Mr. Erdogan didn’t call for the missile shield’s headquarters to be located in Turkey. Still, Turkey would hope to host the shield’s headquarters, possibly at NATO’s base in Izmir, in Western Turkey, the senior aide said.
The NATO summit, which runs Friday and Saturday in the Portuguese capital, is also expected to adopt a new strategic concept for the alliance, covering the next 10 years.
NATO decisions are taken by consensus, meaning that any one of the alliance’s 28 members has power of veto. Last month, Turkish Foreign Minister Ahmet Davutoglu said it was “out of the question” for Turkey to oppose a project that NATO sees as necessary for its defense, but he left open whether Turkey would participate by hosting its radars.

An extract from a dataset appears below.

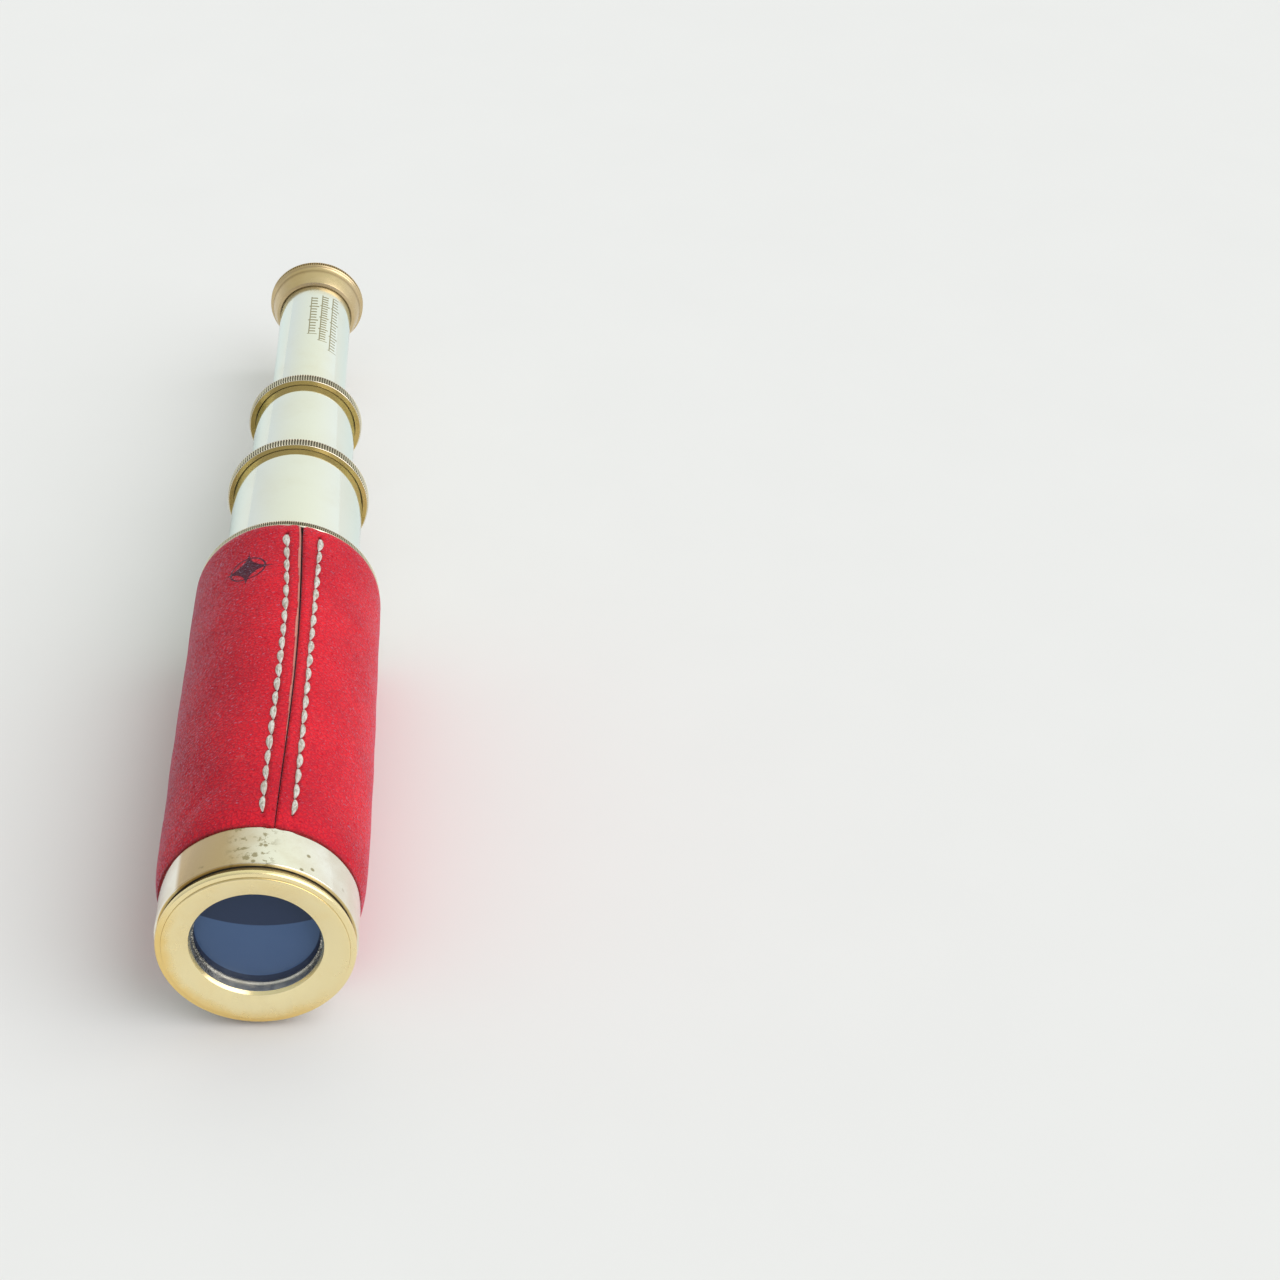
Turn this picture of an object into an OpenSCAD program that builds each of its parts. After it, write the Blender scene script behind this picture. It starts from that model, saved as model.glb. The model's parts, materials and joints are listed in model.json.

Mr. Davutoglu also said it was essential the shield should cover all of Turkey and that it should not turn Turkey into a frontline state, as during the Cold War, by identifying particular countries as threats.
A senior Turkish official confirmed Monday that President Abdullah Gul also has sent a letter to alliance leaders stating the Turkish position. Mr. Gul’s office declined to provide details of the letter.
Turkey is the preferred location for the system’s radars because it shares a border with Iran, according to diplomats familiar with the project. Bulgaria and Romania are also possible radar locations being discussed, these people say. The missile interceptors themselves, meanwhile, would be located at sea in the first phase of the project, in Romania and at sea as of 2015 and in Poland as of 2018, U.S. officials have said.
Although a NATO project, the defense shield is being proposed by Washington and would be built by the U.S. NATO members would pay an estimated $270 million to integrate the system over 10 years.